Acedia is known by the desert fathers as ‘the noonday demon.’ The timing of its attacks corresponds to that ambiguous middle-stretch of the day. In the Egyptian monastery, this was accompanied by a sun that barely seemed to crawl across the top of the sky, blasting everything beneath it with heat. It was then that lassitude, or a slackness of heart, became suddenly tempting. Far gone were the enthusiasms and aspirations of daybreak. Unthinkably distant were the reliefs of the evening meal and conversation with the brothers. Acedia intrudes here to suggest that the day will last forever, that it will always be this difficult, and nothing that the monk is doing has any real significance–he is not making any difference and he has probably mistaken God’s calling on his life. The endgame of acedia is to get a person to leave the monastery. Acedia does not care where they go next because there acedia will attack them again at an opportune moment. It is enough that they constantly stop praying in a place. For the monk, that meant leaving the monastery and the vocation that the place represents, but we can easily see how this might apply beyond the monastic setting.
How does acedia attempt to accomplish this? Evagrius notes that “acedia is a simultaneous, long-lasting movement of anger and desire, whereby the former is angry with what is at hand, while the latter yearns for what is not present.” As the modern monastic writer Gabriel Bunge elaborates: “Everything available to it is hateful. Everything unavailable is desirable.” Where there is anger that things are the way they are and there is an indefinite desire for something else, whatever that may be. Acedia is a restlessness that manifests in a refusal to commit to one place or purpose. In the meantime, acedia makes us lose our taste for what is significant and what is insignificant as we fail again and again to discern between demands for our attention. Distraction turns to indifference. Indifference exhausts our ability to find meaning. Soon we are slackened out, unmotivated and unmotivatable–we are apathetic and despondent. We no longer care and we no longer raise our eyes to heaven or bow them in repentance.

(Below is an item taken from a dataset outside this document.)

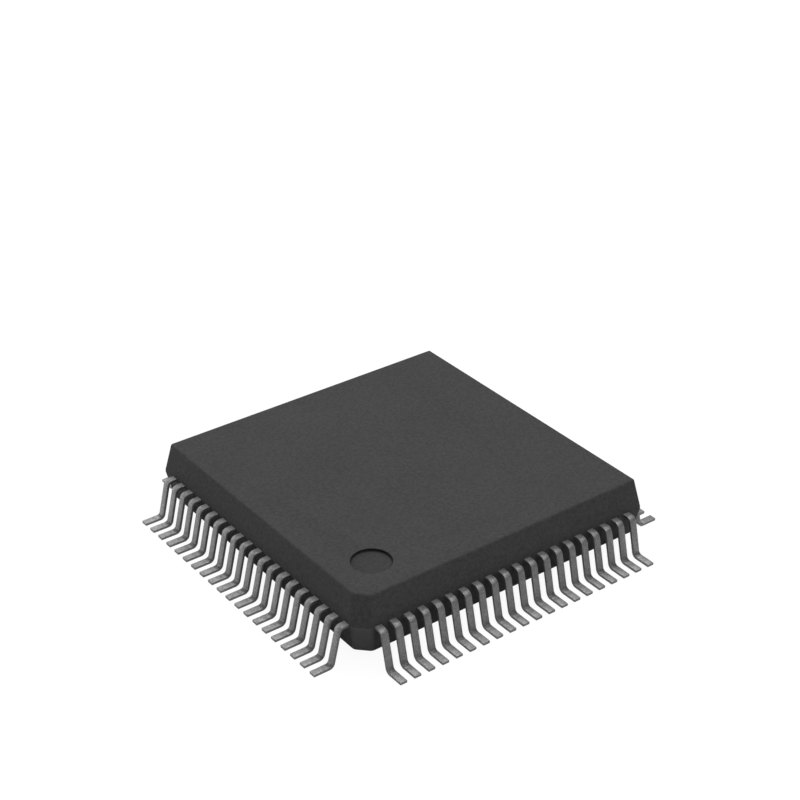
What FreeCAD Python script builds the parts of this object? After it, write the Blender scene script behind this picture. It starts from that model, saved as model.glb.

As I hope to show in the posts that follow, acedia is much more than the lazybones stereotype. Rather, I believe it is a much more constant temptation among the so-called ‘productive’ members of the Church, reflected in the steady modern lament that we just do not have enough time to pray. I believe that our struggle to pray, once we have been taught to be basically proficient, becomes a struggle against acedia in the cells of our homes, work, and even churches. Never before has wanderlust been so constantly attainable, be it through general mobility or through the virtual space. Never before has such acquisitive and consumptive variety been at our fingertips. Our conditions generally favor the assaults of acedia. But our Lord is with us, and if we will be refreshed in Him, we will be as the Psalmist declares: like trees planted by the waterside, whose leaf does not wither.”